3D code data
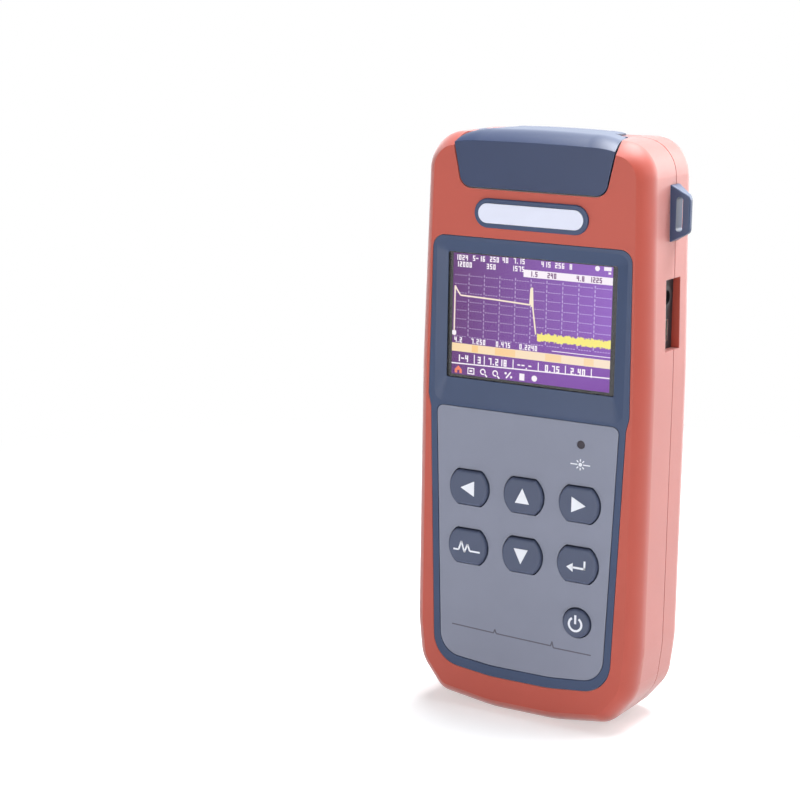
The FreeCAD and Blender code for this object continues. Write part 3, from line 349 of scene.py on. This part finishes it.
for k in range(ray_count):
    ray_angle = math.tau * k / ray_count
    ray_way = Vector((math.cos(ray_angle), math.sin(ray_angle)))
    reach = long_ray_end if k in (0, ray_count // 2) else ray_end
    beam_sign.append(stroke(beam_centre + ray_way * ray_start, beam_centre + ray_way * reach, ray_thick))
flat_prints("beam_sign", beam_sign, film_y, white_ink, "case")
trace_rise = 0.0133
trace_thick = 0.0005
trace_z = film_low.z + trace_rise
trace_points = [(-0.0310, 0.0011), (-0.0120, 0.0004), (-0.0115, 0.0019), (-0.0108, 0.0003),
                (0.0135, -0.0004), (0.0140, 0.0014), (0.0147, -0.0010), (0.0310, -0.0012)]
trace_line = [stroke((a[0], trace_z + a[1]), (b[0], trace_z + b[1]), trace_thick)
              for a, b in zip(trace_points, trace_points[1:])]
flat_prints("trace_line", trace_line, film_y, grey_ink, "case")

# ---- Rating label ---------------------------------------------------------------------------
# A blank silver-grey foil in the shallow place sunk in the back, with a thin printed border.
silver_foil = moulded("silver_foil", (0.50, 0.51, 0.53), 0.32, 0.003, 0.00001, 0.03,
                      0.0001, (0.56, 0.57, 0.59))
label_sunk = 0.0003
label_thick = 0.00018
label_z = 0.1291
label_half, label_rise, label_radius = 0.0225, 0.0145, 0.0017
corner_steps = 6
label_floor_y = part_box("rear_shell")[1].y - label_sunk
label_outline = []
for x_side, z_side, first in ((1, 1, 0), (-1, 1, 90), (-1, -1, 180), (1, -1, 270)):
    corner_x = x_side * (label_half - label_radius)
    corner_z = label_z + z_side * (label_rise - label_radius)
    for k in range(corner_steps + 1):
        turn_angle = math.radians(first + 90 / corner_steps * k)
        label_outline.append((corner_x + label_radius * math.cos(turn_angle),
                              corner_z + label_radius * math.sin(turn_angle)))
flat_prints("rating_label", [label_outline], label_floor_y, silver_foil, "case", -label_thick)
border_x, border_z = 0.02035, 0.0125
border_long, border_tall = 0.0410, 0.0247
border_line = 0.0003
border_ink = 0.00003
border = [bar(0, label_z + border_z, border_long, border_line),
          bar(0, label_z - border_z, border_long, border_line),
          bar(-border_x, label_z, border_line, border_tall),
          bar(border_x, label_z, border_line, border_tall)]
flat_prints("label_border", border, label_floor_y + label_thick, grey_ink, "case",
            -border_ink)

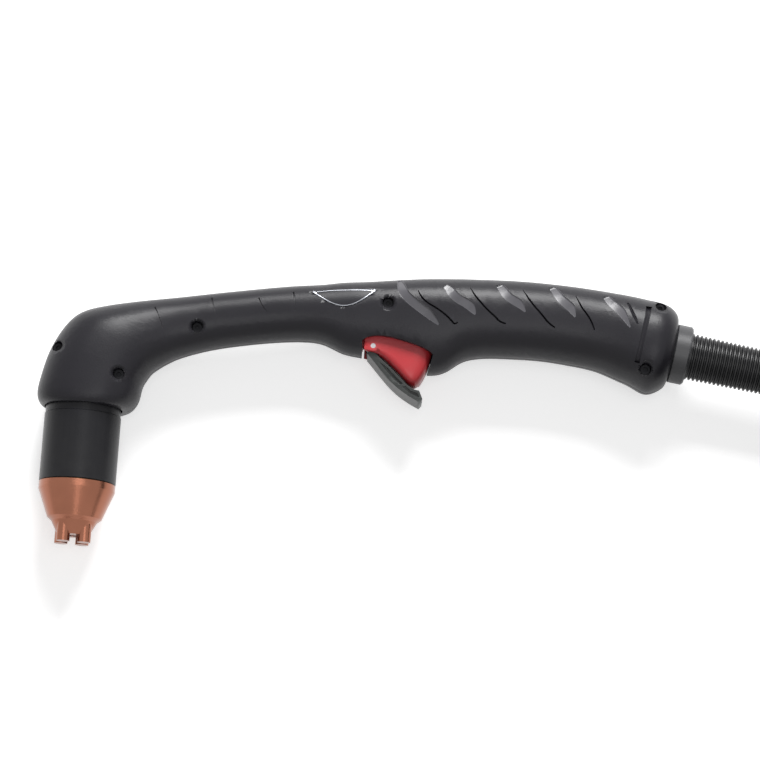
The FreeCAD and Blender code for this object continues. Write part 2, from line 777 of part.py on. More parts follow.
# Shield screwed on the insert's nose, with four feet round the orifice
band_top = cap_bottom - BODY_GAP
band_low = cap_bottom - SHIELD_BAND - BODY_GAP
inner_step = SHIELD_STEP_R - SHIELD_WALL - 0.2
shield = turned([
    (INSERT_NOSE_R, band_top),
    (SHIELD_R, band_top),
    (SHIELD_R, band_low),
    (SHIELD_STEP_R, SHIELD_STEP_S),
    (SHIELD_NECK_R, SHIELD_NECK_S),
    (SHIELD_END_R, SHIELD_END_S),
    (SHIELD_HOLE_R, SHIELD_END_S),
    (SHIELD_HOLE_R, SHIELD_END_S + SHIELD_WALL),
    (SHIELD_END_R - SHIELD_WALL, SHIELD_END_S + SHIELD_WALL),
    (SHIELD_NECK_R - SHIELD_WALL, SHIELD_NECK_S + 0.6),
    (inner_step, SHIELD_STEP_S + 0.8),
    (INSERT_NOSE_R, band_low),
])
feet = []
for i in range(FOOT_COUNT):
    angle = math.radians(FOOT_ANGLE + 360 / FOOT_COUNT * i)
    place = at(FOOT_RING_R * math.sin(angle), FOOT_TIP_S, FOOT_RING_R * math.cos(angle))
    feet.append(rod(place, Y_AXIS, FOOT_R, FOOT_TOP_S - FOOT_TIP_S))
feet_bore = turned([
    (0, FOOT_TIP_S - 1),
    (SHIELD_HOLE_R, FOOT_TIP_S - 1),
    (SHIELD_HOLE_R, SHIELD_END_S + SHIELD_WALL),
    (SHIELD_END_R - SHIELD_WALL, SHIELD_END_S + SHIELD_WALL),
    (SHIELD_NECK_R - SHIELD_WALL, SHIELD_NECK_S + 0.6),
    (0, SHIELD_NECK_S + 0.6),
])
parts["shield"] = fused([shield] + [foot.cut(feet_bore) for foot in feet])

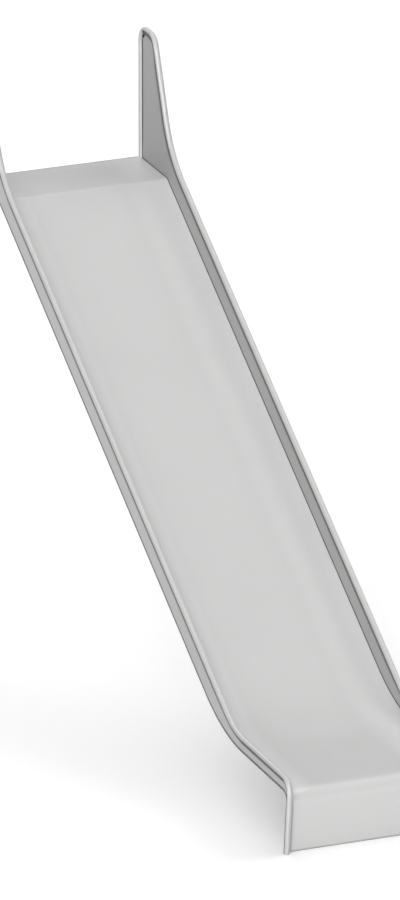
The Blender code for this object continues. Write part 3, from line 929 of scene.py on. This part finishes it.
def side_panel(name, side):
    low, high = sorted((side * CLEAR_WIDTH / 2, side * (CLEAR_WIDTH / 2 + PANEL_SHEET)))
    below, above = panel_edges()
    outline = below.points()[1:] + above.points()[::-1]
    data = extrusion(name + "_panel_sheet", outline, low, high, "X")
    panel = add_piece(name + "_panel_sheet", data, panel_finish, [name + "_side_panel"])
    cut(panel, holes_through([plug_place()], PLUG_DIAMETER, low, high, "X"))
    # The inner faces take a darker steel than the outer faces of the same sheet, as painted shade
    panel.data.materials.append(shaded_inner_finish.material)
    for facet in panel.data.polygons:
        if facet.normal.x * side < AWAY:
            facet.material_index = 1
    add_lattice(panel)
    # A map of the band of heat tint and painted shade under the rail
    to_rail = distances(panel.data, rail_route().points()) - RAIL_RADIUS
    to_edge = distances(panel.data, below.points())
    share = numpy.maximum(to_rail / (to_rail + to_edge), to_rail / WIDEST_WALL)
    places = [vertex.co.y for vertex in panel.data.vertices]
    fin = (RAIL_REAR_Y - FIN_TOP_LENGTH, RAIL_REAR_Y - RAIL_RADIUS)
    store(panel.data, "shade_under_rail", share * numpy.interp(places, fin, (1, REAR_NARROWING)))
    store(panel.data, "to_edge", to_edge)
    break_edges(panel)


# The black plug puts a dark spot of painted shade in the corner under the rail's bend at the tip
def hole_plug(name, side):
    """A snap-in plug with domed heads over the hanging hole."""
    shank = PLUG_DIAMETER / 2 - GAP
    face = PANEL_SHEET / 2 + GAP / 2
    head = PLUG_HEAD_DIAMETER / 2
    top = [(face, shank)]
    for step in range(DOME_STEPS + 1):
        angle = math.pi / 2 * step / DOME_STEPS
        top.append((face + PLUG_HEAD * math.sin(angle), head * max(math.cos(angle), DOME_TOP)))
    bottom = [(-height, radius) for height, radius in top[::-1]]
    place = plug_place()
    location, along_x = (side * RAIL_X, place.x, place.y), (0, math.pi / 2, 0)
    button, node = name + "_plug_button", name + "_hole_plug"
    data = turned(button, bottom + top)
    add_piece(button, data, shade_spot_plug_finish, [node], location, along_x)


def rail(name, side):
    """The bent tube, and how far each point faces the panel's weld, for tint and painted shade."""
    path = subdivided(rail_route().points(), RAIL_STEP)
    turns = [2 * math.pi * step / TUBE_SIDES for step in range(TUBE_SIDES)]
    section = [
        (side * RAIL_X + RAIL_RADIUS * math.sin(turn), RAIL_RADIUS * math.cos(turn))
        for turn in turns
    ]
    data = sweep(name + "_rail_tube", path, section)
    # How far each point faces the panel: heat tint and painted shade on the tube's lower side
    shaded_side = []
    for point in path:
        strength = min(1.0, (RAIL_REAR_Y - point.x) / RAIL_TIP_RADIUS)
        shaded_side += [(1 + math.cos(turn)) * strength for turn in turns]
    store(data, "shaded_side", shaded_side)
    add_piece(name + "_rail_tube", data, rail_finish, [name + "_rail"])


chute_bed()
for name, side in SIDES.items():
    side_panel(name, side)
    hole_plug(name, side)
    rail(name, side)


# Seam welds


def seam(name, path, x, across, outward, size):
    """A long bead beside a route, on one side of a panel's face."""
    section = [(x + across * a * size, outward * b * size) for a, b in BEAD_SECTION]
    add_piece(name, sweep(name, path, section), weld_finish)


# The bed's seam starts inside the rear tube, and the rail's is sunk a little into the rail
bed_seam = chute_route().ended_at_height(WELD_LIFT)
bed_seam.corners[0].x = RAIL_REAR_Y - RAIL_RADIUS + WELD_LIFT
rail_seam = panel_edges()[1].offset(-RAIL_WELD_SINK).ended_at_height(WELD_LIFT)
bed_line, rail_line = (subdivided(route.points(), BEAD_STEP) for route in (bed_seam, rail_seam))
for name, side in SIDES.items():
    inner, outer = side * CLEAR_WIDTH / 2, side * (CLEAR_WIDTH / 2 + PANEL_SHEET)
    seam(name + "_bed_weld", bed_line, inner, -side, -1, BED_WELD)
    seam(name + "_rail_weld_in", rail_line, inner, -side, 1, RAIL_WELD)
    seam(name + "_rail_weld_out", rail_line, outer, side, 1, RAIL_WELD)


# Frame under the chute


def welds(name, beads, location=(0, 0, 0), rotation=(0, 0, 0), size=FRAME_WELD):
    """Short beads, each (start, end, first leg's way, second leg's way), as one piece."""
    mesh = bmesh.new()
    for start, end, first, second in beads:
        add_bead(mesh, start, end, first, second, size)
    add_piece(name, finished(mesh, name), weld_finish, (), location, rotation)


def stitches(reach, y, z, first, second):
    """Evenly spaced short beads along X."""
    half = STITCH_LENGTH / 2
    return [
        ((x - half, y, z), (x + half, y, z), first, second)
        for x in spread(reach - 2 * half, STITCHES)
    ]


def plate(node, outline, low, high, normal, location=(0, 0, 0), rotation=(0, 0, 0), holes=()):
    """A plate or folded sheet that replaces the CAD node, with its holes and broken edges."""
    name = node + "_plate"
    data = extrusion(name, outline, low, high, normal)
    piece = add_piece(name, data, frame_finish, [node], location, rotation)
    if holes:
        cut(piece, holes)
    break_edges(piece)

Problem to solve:
Copy the records above exactly, beginning at the line that contains "The Blender code" and stopping after the line that contains "break_edges(panel)".

Result for this exercise:
The Blender code for this object continues. Write part 3, from line 929 of scene.py on. This part finishes it.
def side_panel(name, side):
    low, high = sorted((side * CLEAR_WIDTH / 2, side * (CLEAR_WIDTH / 2 + PANEL_SHEET)))
    below, above = panel_edges()
    outline = below.points()[1:] + above.points()[::-1]
    data = extrusion(name + "_panel_sheet", outline, low, high, "X")
    panel = add_piece(name + "_panel_sheet", data, panel_finish, [name + "_side_panel"])
    cut(panel, holes_through([plug_place()], PLUG_DIAMETER, low, high, "X"))
    # The inner faces take a darker steel than the outer faces of the same sheet, as painted shade
    panel.data.materials.append(shaded_inner_finish.material)
    for facet in panel.data.polygons:
        if facet.normal.x * side < AWAY:
            facet.material_index = 1
    add_lattice(panel)
    # A map of the band of heat tint and painted shade under the rail
    to_rail = distances(panel.data, rail_route().points()) - RAIL_RADIUS
    to_edge = distances(panel.data, below.points())
    share = numpy.maximum(to_rail / (to_rail + to_edge), to_rail / WIDEST_WALL)
    places = [vertex.co.y for vertex in panel.data.vertices]
    fin = (RAIL_REAR_Y - FIN_TOP_LENGTH, RAIL_REAR_Y - RAIL_RADIUS)
    store(panel.data, "shade_under_rail", share * numpy.interp(places, fin, (1, REAR_NARROWING)))
    store(panel.data, "to_edge", to_edge)
    break_edges(panel)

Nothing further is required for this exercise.